The Dreamer's Resonance
When this myth stirs in modern dreams, it often manifests in periods of profound transition or crisis of identity. To dream of a mysterious, calm body of water—a lake, a well, a pool in a forest—suggests the dreamer is at the shore of their own depths. The appearance of a helpful, yet authoritative, feminine figure offering a tool (a key, a book, a crystal) mirrors the gift of Excalibur. The dream-ego is being presented with a new capacity for discernment or a mandate for a psychological “rule” they feel unprepared for.
Conversely, dreaming of being commanded to throw something precious into water speaks to the process of sacrifice and release.

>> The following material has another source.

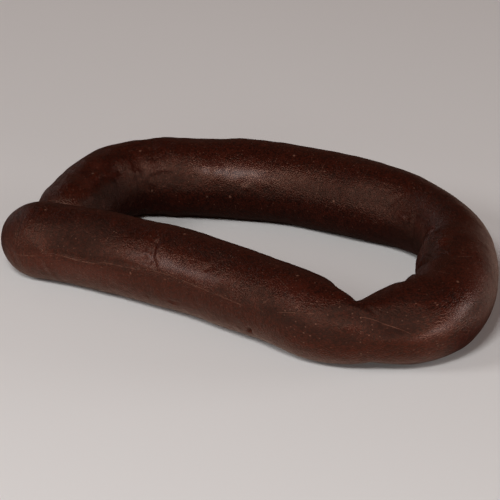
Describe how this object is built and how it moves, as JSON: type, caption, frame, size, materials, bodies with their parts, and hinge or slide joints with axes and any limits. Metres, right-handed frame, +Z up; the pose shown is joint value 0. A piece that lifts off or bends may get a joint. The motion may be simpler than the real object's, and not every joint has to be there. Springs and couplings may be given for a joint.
{
  "type": "blood sausage",
  "caption": "Blood sausage in a natural casing, laid flat as a closed D-shaped loop with a creased corner and rounded ends.",
  "frame": {"origin": "on the table, under the middle of the loop's footprint", "axes": "+Z up, +X along the loop's length towards its creased right end, +Y from the front run to the rear run"},
  "size_m": [0.2548, 0.216, 0.0415],
  "materials": {
    "casing": "moist natural casing over dark filling, near-black reddish brown, satin with a soft sheen"
  },
  "bodies": {
    "root": {"sausage": "casing"}
  },
  "joints": []
}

The somatic feeling is often one of acute resistance, a clutching in the chest, followed by an immense, watery relief upon letting go. This is the Bedivere moment. The psyche is orchestrating the surrender of an outmoded complex, a long-held identity (“the hero,” “the leader,” “the one who has it all figured out”), back to the unconscious for recycling and renewal. The dream may not show the arm catching the gift; the anxiety lies in the act of trust itself.

Alchemical Translation
The myth of the Lady models the complete arc of individuation. It begins with the nigredo, the dark, confused state (Arthur without a true sword, the wounded king). The journey to the lake is the seeking, the solutio—dissolving into the watery realm of the unconscious. The reception of the sword is the albedo, the emergence of illuminating consciousness and a new, soul-anointed identity.
The final and most critical operation is the rubedo: the return of the achieved consciousness, now reddened with the blood of life experience, to its source, achieving the philosopher’s stone of integrated wholeness.
For the modern individual, this translates not to literal kingship, but to the achievement and subsequent surrender of any hard-won conscious position. We spend years forging an identity—the successful professional, the perfect parent, the enlightened seeker. This is our Excalibur. The alchemical work, as the myth dictates, is to know when that identity has served its purpose and become a prison. The “wounded king” is the part of us clinging to an old self. The healing requires the courageous, trusting act of throwing that prized identity back into the lake of soul, not knowing what will emerge. We must trust the Lady—the deep, Self-regulating psyche—to receive it. In that surrender, we are not left empty, but paradoxically made whole. The power is not lost; it is transmuted from a tool of ego into a quality of being. The lake holds it all, and we, having completed the cycle, become living vessels of its deep, still wisdom.